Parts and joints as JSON:
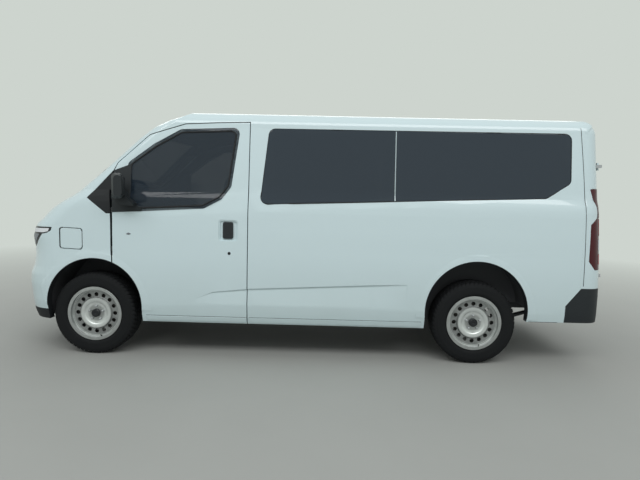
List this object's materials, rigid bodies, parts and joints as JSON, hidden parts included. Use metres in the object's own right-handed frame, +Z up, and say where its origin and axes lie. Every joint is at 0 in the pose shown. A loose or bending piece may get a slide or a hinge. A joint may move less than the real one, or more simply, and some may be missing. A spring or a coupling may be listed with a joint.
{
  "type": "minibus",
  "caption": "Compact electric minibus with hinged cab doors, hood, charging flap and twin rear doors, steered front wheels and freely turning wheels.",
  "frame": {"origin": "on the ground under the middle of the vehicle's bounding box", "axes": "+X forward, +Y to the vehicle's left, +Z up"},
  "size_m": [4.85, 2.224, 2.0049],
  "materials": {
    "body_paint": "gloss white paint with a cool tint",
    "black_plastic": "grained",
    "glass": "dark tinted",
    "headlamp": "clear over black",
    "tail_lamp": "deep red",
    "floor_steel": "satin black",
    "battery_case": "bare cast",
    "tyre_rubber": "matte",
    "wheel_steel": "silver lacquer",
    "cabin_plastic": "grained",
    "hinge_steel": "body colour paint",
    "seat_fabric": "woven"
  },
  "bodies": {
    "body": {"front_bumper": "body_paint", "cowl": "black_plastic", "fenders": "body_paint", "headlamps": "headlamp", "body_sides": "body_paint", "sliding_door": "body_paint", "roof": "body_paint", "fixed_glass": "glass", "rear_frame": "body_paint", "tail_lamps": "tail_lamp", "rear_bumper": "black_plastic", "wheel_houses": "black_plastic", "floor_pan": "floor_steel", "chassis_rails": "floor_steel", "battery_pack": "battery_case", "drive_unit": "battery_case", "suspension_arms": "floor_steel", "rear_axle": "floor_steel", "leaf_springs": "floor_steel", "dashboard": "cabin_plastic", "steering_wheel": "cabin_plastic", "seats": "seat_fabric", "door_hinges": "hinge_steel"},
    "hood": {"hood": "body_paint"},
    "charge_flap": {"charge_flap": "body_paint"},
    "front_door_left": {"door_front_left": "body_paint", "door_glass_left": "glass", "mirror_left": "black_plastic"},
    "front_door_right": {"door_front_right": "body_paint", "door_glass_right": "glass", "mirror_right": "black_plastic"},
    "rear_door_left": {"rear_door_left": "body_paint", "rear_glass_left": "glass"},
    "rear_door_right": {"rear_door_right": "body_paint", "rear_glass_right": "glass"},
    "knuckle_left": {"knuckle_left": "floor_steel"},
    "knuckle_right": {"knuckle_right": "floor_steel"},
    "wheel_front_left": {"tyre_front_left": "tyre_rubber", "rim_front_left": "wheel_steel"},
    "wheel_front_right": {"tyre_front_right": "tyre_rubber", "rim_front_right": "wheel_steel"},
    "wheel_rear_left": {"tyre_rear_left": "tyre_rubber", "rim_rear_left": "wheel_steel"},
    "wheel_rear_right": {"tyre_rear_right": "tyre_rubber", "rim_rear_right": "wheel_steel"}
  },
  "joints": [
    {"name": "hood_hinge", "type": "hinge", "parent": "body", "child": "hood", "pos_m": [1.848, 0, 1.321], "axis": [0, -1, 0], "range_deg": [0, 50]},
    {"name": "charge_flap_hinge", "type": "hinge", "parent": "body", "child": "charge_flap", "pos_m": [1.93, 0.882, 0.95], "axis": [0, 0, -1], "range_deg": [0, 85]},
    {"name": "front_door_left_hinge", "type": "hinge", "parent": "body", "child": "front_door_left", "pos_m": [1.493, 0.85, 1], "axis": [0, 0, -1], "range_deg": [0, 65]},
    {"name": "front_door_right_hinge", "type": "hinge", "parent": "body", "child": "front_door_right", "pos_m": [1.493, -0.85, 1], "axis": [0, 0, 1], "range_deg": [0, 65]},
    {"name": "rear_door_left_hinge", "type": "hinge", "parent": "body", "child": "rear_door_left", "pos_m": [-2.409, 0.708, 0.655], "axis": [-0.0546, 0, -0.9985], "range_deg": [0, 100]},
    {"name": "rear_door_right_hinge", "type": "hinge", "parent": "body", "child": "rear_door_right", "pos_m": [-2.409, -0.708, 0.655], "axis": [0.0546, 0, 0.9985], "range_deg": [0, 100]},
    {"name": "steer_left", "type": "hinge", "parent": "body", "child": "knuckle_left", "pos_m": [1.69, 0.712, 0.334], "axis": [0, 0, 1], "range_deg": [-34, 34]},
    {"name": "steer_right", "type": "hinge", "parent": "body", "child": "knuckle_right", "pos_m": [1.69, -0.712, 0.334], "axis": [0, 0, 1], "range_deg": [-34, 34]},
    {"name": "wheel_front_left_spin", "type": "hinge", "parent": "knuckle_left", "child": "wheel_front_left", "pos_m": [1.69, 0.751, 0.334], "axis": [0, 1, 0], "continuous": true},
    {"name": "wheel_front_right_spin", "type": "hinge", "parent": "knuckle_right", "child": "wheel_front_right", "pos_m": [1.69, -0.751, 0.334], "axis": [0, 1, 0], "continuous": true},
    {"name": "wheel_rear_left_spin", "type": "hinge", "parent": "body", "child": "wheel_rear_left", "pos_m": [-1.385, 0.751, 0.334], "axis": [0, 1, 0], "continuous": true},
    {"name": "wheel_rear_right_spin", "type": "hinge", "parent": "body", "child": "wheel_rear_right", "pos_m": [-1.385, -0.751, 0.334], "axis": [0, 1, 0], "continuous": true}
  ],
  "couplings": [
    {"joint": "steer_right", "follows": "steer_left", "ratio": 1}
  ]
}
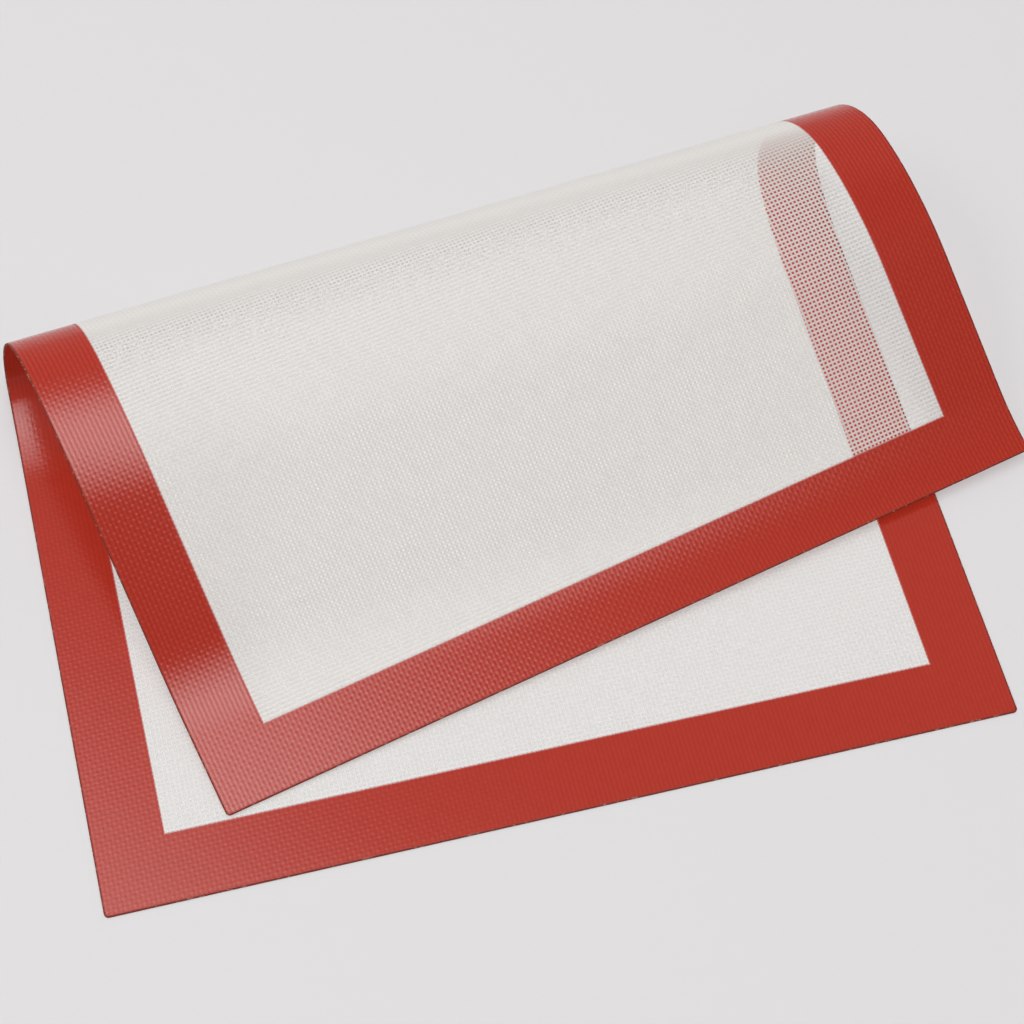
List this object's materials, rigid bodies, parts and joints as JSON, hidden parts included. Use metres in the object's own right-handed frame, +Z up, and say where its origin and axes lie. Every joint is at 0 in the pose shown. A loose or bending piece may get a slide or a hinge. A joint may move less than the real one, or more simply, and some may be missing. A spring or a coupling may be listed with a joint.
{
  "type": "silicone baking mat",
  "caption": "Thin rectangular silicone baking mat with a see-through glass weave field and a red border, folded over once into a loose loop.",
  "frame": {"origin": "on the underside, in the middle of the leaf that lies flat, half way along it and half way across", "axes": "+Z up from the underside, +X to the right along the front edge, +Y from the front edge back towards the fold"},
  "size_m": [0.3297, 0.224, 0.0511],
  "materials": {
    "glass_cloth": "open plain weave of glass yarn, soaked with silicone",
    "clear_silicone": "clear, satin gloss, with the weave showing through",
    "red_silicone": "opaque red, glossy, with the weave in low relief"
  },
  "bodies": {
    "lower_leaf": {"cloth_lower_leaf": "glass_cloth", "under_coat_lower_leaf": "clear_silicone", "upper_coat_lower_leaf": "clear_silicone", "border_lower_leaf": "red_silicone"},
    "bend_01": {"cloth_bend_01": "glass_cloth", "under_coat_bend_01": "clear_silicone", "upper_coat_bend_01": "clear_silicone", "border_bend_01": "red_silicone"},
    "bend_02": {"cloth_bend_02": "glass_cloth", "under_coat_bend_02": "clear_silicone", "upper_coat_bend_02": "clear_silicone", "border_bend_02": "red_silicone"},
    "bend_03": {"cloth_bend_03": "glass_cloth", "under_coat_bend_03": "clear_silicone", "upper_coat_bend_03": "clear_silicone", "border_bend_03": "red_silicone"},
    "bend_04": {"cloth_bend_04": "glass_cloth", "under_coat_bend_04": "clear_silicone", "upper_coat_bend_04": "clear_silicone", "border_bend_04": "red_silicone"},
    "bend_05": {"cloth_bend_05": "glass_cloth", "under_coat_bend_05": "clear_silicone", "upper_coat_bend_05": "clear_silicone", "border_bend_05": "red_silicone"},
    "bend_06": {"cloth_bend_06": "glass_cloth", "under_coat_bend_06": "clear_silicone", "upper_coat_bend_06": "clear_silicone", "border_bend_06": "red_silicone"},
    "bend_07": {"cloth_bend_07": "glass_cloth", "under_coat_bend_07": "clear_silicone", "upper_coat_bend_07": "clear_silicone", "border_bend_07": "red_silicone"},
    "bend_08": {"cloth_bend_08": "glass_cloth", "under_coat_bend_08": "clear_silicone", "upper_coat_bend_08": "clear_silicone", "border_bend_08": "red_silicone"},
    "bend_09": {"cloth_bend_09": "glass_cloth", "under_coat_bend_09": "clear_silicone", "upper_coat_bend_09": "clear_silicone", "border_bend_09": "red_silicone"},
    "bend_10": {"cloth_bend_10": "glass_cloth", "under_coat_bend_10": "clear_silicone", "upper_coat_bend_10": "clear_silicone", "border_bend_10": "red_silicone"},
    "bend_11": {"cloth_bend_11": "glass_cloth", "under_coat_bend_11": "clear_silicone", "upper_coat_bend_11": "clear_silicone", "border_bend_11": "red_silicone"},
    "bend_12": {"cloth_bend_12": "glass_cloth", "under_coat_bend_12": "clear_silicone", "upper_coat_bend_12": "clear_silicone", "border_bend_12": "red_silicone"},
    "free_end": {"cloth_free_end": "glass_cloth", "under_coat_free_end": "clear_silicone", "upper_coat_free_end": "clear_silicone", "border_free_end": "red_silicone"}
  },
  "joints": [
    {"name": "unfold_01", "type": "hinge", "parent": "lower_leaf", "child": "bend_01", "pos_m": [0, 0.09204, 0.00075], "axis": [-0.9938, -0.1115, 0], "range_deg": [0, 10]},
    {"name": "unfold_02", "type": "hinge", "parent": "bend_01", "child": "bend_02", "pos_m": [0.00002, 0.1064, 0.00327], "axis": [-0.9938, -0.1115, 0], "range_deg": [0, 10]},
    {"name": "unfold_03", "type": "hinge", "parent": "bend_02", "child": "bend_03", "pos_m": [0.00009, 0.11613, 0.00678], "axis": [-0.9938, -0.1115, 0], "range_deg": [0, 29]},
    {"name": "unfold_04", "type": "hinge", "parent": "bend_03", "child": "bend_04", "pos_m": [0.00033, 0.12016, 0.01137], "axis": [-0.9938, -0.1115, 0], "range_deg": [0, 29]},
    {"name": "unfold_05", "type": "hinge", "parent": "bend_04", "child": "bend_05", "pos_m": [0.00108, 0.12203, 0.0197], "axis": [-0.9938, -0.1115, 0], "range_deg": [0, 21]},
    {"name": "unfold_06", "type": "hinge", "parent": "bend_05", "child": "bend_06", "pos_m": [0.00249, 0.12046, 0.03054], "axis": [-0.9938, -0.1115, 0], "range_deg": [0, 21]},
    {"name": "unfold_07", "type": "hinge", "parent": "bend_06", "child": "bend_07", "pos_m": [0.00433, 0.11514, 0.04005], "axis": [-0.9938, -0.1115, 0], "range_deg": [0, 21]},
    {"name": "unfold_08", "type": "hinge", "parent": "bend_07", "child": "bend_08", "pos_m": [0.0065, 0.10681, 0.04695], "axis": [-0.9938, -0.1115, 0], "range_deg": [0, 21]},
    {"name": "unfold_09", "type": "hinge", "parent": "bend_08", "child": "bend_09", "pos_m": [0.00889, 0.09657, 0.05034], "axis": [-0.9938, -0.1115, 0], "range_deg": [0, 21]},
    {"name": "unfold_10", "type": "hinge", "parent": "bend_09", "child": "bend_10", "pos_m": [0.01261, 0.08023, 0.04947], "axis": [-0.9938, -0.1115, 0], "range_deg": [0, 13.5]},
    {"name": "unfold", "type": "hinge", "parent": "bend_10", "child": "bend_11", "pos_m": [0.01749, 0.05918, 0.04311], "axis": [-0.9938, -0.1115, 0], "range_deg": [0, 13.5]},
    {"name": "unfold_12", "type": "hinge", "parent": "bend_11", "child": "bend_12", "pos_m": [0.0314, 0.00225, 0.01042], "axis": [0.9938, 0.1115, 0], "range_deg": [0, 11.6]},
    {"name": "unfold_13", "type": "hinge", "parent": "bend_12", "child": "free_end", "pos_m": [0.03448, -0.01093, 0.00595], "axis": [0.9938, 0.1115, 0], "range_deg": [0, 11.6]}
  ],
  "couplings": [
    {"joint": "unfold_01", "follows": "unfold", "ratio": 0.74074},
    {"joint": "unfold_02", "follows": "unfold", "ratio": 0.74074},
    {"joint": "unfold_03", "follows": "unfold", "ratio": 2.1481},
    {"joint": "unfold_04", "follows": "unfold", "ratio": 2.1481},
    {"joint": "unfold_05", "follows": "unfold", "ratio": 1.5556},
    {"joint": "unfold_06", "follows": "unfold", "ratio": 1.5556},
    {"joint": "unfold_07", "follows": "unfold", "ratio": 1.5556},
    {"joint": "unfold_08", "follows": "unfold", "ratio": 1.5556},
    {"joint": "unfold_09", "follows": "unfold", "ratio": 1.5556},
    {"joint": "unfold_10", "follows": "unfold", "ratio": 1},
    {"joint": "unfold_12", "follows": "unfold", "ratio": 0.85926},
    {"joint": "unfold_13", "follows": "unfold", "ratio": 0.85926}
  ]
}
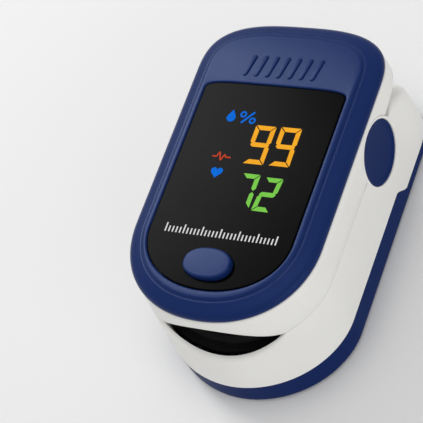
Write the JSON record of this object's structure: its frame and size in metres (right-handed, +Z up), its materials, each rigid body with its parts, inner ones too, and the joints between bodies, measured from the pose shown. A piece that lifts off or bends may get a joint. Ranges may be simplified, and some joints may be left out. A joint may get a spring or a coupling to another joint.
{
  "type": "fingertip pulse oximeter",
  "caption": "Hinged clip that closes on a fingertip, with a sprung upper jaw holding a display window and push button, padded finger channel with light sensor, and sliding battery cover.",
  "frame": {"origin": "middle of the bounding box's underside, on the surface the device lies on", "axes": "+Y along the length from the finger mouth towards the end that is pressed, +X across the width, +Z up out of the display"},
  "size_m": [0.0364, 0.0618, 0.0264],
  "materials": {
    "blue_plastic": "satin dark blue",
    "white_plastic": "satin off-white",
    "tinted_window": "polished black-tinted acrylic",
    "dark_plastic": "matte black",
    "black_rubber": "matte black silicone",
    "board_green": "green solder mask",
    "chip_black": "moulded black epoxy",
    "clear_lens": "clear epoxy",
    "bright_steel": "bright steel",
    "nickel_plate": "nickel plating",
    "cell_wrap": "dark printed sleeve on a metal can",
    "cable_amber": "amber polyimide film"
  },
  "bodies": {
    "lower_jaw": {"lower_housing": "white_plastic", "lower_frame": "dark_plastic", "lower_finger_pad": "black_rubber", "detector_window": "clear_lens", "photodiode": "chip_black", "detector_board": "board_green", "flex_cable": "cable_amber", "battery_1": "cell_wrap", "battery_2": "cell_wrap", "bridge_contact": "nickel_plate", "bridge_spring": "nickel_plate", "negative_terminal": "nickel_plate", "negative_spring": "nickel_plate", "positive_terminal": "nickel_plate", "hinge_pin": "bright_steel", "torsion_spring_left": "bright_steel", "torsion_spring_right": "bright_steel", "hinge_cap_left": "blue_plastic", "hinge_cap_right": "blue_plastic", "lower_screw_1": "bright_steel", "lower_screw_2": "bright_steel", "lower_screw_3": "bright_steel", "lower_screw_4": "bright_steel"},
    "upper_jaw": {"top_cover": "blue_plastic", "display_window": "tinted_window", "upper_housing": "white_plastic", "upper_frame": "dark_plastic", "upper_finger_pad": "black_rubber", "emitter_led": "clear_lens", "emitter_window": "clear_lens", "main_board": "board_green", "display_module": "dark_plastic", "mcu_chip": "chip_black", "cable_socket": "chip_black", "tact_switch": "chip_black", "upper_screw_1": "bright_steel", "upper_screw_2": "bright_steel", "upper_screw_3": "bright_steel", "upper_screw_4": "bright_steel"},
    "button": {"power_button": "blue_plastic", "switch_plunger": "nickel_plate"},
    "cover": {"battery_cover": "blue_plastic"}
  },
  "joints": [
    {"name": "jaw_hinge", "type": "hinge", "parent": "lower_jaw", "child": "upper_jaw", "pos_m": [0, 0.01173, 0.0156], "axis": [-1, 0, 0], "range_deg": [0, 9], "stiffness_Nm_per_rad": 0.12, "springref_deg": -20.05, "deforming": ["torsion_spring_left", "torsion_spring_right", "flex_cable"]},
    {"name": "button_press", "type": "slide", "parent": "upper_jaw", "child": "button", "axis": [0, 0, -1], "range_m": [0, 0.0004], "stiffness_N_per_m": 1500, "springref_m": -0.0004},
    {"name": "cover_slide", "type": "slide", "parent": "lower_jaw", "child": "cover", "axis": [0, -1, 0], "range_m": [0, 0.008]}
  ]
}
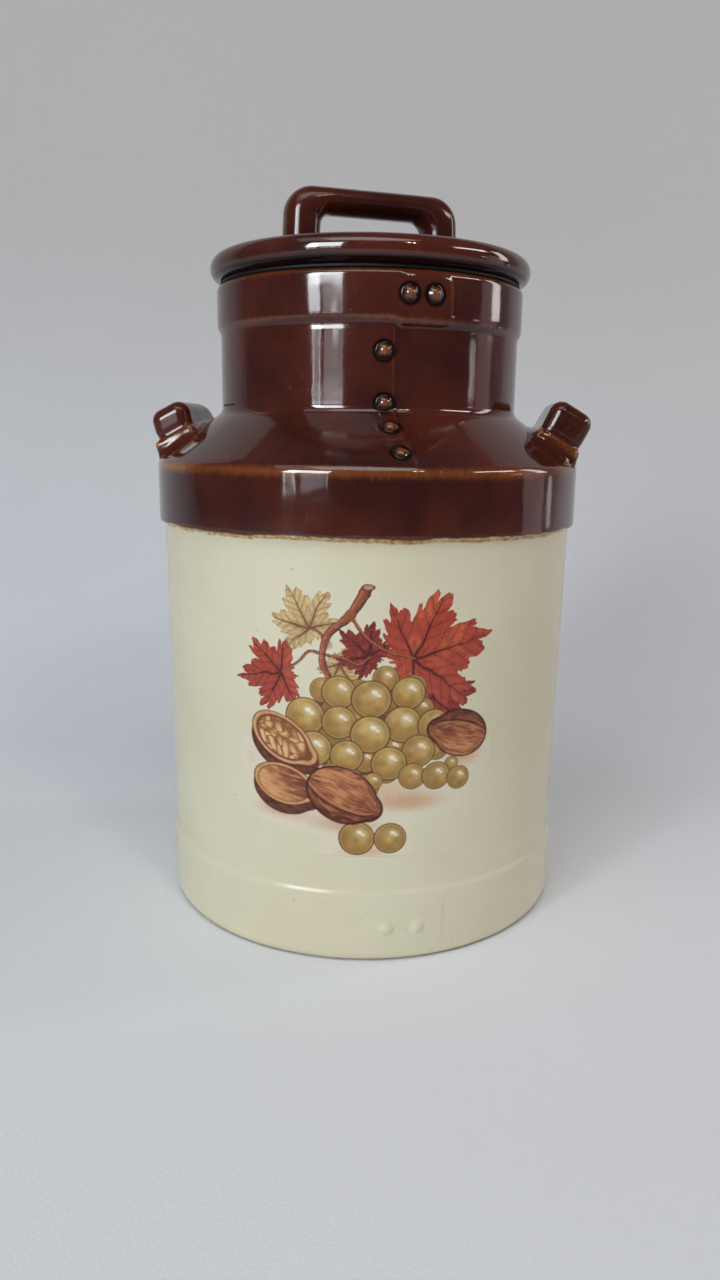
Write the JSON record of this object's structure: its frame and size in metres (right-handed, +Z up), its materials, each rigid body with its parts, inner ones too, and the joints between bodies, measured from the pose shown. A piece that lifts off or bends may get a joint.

Written problem: State how many lines of the data include the word "axes", with nothing else.

The response: 5